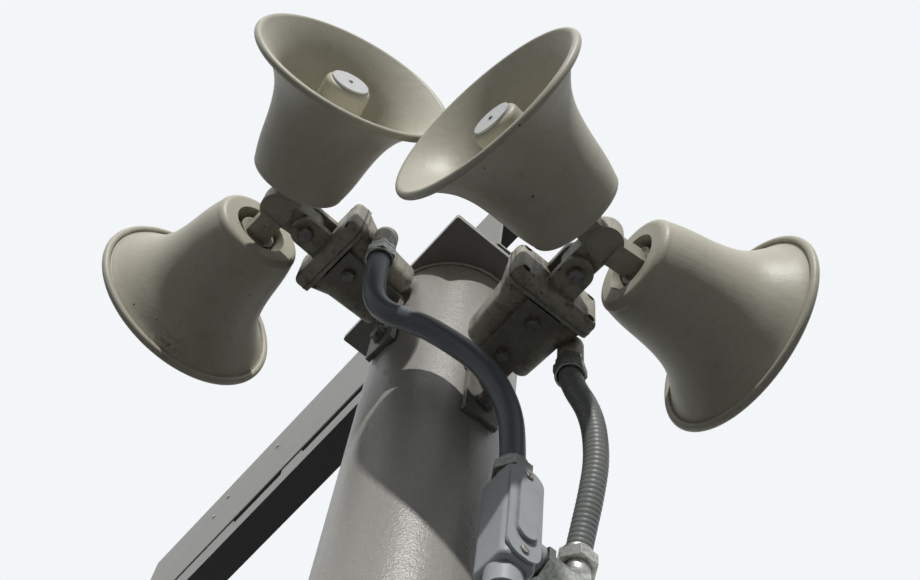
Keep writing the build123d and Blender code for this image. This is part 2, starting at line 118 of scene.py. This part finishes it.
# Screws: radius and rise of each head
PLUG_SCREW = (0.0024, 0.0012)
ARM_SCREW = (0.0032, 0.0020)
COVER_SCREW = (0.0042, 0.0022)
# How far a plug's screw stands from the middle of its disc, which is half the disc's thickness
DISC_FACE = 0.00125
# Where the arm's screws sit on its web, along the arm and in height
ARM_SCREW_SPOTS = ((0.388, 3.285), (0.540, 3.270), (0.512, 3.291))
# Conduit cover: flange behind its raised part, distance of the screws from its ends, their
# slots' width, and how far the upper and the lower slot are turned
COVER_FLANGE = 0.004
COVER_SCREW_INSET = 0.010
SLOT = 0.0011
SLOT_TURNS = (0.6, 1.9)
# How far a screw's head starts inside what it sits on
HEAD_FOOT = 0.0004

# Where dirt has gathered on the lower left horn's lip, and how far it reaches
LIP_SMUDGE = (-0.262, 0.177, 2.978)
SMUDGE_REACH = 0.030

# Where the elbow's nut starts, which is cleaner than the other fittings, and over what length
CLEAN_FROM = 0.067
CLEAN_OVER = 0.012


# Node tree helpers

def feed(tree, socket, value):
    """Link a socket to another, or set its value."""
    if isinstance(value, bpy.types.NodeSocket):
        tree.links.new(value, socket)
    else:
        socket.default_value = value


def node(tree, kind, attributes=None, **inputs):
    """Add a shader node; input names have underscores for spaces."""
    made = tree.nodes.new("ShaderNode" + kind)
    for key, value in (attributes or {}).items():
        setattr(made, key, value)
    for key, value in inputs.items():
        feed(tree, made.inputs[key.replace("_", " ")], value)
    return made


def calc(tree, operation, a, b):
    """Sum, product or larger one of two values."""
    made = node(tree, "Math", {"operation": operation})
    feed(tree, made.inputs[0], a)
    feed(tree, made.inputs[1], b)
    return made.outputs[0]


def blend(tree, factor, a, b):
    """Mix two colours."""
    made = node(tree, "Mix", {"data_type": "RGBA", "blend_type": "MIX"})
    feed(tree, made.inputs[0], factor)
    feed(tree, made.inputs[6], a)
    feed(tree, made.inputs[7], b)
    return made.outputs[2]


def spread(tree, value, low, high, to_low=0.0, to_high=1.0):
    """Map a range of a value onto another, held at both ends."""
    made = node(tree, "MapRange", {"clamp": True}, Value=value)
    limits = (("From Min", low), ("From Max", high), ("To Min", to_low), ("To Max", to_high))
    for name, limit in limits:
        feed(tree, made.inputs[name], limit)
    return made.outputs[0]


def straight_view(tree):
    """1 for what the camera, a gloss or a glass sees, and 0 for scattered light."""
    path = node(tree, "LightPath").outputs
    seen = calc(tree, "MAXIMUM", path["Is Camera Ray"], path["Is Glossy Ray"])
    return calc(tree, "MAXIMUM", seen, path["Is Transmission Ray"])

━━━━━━

**Directions for this task:** Take the listing above and set it down exactly.

**Solved exercise:**
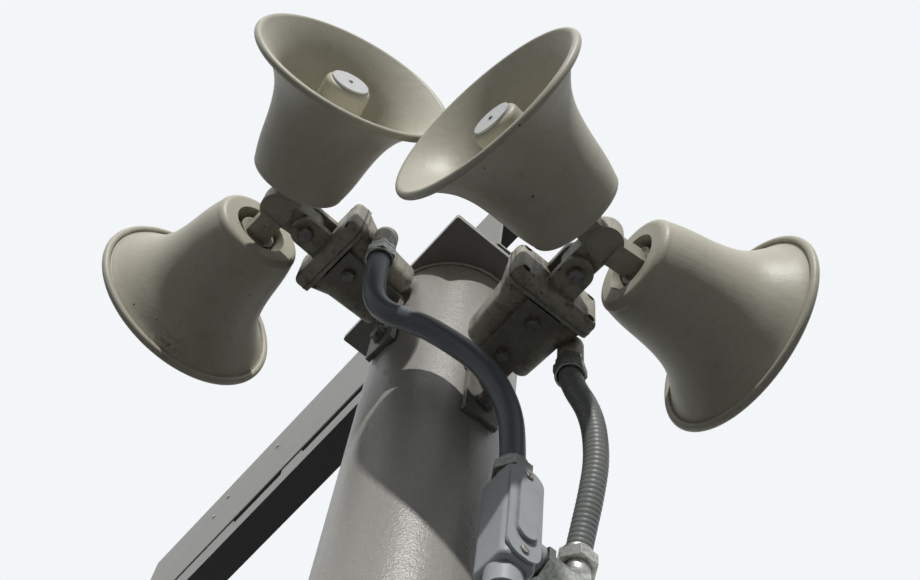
Keep writing the build123d and Blender code for this image. This is part 2, starting at line 118 of scene.py. This part finishes it.
# Screws: radius and rise of each head
PLUG_SCREW = (0.0024, 0.0012)
ARM_SCREW = (0.0032, 0.0020)
COVER_SCREW = (0.0042, 0.0022)
# How far a plug's screw stands from the middle of its disc, which is half the disc's thickness
DISC_FACE = 0.00125
# Where the arm's screws sit on its web, along the arm and in height
ARM_SCREW_SPOTS = ((0.388, 3.285), (0.540, 3.270), (0.512, 3.291))
# Conduit cover: flange behind its raised part, distance of the screws from its ends, their
# slots' width, and how far the upper and the lower slot are turned
COVER_FLANGE = 0.004
COVER_SCREW_INSET = 0.010
SLOT = 0.0011
SLOT_TURNS = (0.6, 1.9)
# How far a screw's head starts inside what it sits on
HEAD_FOOT = 0.0004

# Where dirt has gathered on the lower left horn's lip, and how far it reaches
LIP_SMUDGE = (-0.262, 0.177, 2.978)
SMUDGE_REACH = 0.030

# Where the elbow's nut starts, which is cleaner than the other fittings, and over what length
CLEAN_FROM = 0.067
CLEAN_OVER = 0.012


# Node tree helpers

def feed(tree, socket, value):
    """Link a socket to another, or set its value."""
    if isinstance(value, bpy.types.NodeSocket):
        tree.links.new(value, socket)
    else:
        socket.default_value = value


def node(tree, kind, attributes=None, **inputs):
    """Add a shader node; input names have underscores for spaces."""
    made = tree.nodes.new("ShaderNode" + kind)
    for key, value in (attributes or {}).items():
        setattr(made, key, value)
    for key, value in inputs.items():
        feed(tree, made.inputs[key.replace("_", " ")], value)
    return made


def calc(tree, operation, a, b):
    """Sum, product or larger one of two values."""
    made = node(tree, "Math", {"operation": operation})
    feed(tree, made.inputs[0], a)
    feed(tree, made.inputs[1], b)
    return made.outputs[0]


def blend(tree, factor, a, b):
    """Mix two colours."""
    made = node(tree, "Mix", {"data_type": "RGBA", "blend_type": "MIX"})
    feed(tree, made.inputs[0], factor)
    feed(tree, made.inputs[6], a)
    feed(tree, made.inputs[7], b)
    return made.outputs[2]


def spread(tree, value, low, high, to_low=0.0, to_high=1.0):
    """Map a range of a value onto another, held at both ends."""
    made = node(tree, "MapRange", {"clamp": True}, Value=value)
    limits = (("From Min", low), ("From Max", high), ("To Min", to_low), ("To Max", to_high))
    for name, limit in limits:
        feed(tree, made.inputs[name], limit)
    return made.outputs[0]


def straight_view(tree):
    """1 for what the camera, a gloss or a glass sees, and 0 for scattered light."""
    path = node(tree, "LightPath").outputs
    seen = calc(tree, "MAXIMUM", path["Is Camera Ray"], path["Is Glossy Ray"])
    return calc(tree, "MAXIMUM", seen, path["Is Transmission Ray"])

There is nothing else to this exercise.